What Is a Fuel System?

As everyone knows, an internal combustion engine needs fuel to operate. Fuel is delivered to the engine by means of the fuel system. The system must be self-contained and efficient so that it will properly energize the engine and will take up as little space as possible necessary to its mechanical functioning. An internal combustion engine's fuel system is, literally, the heart of the engine.

Fuel systems today are most commonly associated with the automobile engine. When the automobile's fuel gauge nears empty, the driver must stop and get gas or diesel. The fuel is pumped from the gas/diesel pump down the filler tube into the automobile's fuel tank. This is the storage area for the fuel and where it begins its journey to the engine. A sender that is mounted in or on the fuel tank monitors the amount of fuel in the tank. This information is sent electrically through a relay and wiring to the fuel gauge.

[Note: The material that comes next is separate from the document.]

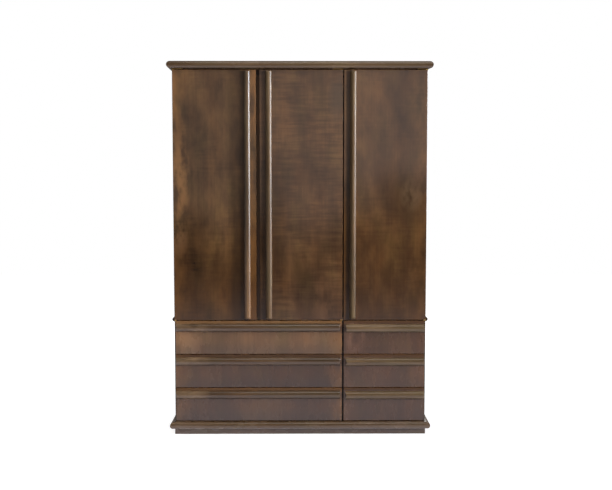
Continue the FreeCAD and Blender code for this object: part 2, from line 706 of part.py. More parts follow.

When the engine is started, the fuel system is energized. Fuel is drawn from the fuel tank by means of the fuel pump which, on most late-model autos, is mounted in the fuel tank, often alongside the sender. The pump is usually operated electrically from the vehicles battery.

As the fuel system feeds fuel toward the engine, the fuel passes through one, sometimes two fuel filters. These filters may be mounted before or after the fuel pump, or, on some vehicles, both before and after the pump. The fuel filter is essentially a chamber where the fuel is circulated though an organic mesh cloth or paper and any dirt particles are filtered out. A fuel injector’s nozzle openings are minute and are therefore subject to clogging or sticking if the fuel is not completely particle-free.

From the fuel filter, the fuel system conveys the fuel to the fuel injectors for disbursal into the intake valves of the engine cylinders. Fuel injectors in modern automobiles, those built subsequent to 1986, replace carburetors as the preferred method of introducing fuel into the combustion chamber of the engine. In modern systems, fuel injectors are basically computer-controlled valves. Properly operated via computer commands, fuel injectors are capable of opening and closing hundreds of times per second. The fuel injectors will inject, or shoot, fuel directly into the combustion chamber of the engine where it is ignited by the spark plugs and the energy from this detonation drives the crankcase and hence, the automobile.

Proper maintenance of an engine's fuel system is crucial to economically and ecologically efficient operation.